Grazziani reached Bambi's hotel and upon finding that the district police couldn't find her organized a check on every room, he eventually manages to find her in one of the rooms, while also finding Grandin hiding in the hotel. Grandin divulges the plan to the police, the train murder was only a red herring intended to mask the real target, Darrès, causing the police to focus on the railroad crime and assuming that her murder was to eliminate witnesses, as they steal her money and run away together. He also told them that he and Jean-Lou forged the name on the check using data from the police records.

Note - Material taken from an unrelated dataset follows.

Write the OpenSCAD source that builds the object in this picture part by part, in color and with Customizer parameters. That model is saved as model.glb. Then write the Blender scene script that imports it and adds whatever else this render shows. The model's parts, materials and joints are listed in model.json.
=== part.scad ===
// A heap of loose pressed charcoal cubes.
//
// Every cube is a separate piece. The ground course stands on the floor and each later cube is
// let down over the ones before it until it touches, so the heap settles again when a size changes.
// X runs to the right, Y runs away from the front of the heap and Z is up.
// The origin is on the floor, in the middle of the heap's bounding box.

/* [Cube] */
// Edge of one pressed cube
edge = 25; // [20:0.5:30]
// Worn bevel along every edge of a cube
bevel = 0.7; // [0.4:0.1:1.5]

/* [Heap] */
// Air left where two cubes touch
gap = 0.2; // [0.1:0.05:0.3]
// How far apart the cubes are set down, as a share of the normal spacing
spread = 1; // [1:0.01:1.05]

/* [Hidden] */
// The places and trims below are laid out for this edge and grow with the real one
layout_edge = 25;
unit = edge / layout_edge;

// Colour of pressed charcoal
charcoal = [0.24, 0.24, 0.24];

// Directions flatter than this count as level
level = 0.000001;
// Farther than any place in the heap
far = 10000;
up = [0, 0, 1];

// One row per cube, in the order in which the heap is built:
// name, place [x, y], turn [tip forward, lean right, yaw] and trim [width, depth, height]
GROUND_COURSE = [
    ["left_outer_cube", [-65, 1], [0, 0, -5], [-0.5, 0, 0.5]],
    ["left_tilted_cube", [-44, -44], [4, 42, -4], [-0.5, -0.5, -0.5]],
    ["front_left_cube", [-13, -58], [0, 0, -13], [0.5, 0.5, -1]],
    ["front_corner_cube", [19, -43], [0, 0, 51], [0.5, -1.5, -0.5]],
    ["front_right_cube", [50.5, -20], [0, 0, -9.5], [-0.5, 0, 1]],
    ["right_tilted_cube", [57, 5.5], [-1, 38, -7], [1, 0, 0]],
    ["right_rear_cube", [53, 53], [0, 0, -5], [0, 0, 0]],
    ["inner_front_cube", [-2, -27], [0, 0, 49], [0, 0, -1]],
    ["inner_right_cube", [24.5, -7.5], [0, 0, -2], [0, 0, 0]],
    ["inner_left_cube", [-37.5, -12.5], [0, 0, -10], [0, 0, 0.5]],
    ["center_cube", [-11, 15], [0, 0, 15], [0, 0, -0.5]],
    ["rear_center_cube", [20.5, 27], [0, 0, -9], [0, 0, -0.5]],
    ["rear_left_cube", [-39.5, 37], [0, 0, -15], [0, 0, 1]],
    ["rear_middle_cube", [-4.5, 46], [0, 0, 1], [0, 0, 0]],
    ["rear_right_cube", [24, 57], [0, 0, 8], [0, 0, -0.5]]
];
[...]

Meanwhile, Jean-Lou arrives at Daniel’s location, but Daniel manages to escape just as Grazziani arrives. Jean-Lou runs from the scene and a lengthy chase around Paris ensues, with a biker gang aiding the police in following Jean-Lou. The chase ends when Jean-Lou is cornered at a riverside road and he proceeded to shoot himself.

==Cast==

- Yves Montand as Inspector Grazziani "Grazzi"
- Jacques Perrin as Daniel
- Catherine Allégret as Benjamine Bombat aka "Bambi"
- Pierre Mondy as Superintendent Tarquin
- Claude Mann as Jean-Lou Gabert
- Jean-Louis Trintignant as Éric Grandin
- Simone Signoret as Éliane Darrès
- Charles Denner as Bob Vaski
- Michel Piccoli as René Cabourg
- Pascale Roberts as Georgette Thomas
- Jacques Dynam as Inspector Malec
- André Valmy as Inspector
- Philippe Rouleau as Inspector Antoine
- Maurice Chevit as Inspector Moutard
- Nadine Alari as Mme Grazziani
- Monique Chaumette as Mme Rivolani
- Paul Pavel as Rivolani
- Bernadette Lafont as Georgette's sister
- Christian Marin as Georgette's brother-in-law
- Serge Rousseau as train controller
- Jenny Orléans as Cabourg's sister.
- Claude Dauphin as Eliane's brother
- Daniel Gélin as the veterinarian
- Tanya Lopert as Mme Garaudy
- Charles Millot as medical examiner
- Albert Michel as bartender
- José Artur as journalist
- William Sabatier as Superintendent Tuffi
- Josée Steiner as employee at the hotel Arizona
- André Weber as drunkard at the police headquarters
- Edmond Ardisson as the telephone voice from Marseille
- Jacqueline Staup as Bambi's boss
- Dominique Zardi as Inspector in the café
- Maurice Auzel as Inspector in the café
- Marcel Bozzuffi as policeman
- Georges Géret as policeman
- Dominique Bernard as train employee
- Lionel Vitrant as inspector
- Nicole Desailly: janitor in Eliane's building
- Jean Droze as a man in the Police headquarters
- Claude Berri as a train employee
- Françoise Arnoul as nurse in the veterinarian school
- Serge Marquand as Georgette's lover
- Denise Péron as drunk lady
- Jean-Pierre Périer
- Bernard Paul
- Lucien Desagneaux

==Reception==
The New York Times said Costa-Gavras "whips it up with a lot of camera trickery and an abundance of cinematic style" but added that "the plot gets so thick and calculated that it becomes temporarily congealed." TV Guide called it "an intriguing, highly entertaining thriller" and praised "Costa-Gavras' taut direction" that "propels this somewhat impenetrable mystery along at breakneck speed." Time Out said that "the ending is one of those ingenious absurdities that haunt the genre, but the lively pace and attention to detail make up for the implausibility."

=== Awards ===
Simone Signoret received a nomination for Best Foreign Actress at the 1967 British Academy Film Awards for her performance. The film also won Best Foreign Film at the 38th National Board of Review Awards, and was also listed among the award ceremonies winners for Best Foreign Films. It was also nominated for the 1967 Edgar Allan Poe Award for Best Motion Picture.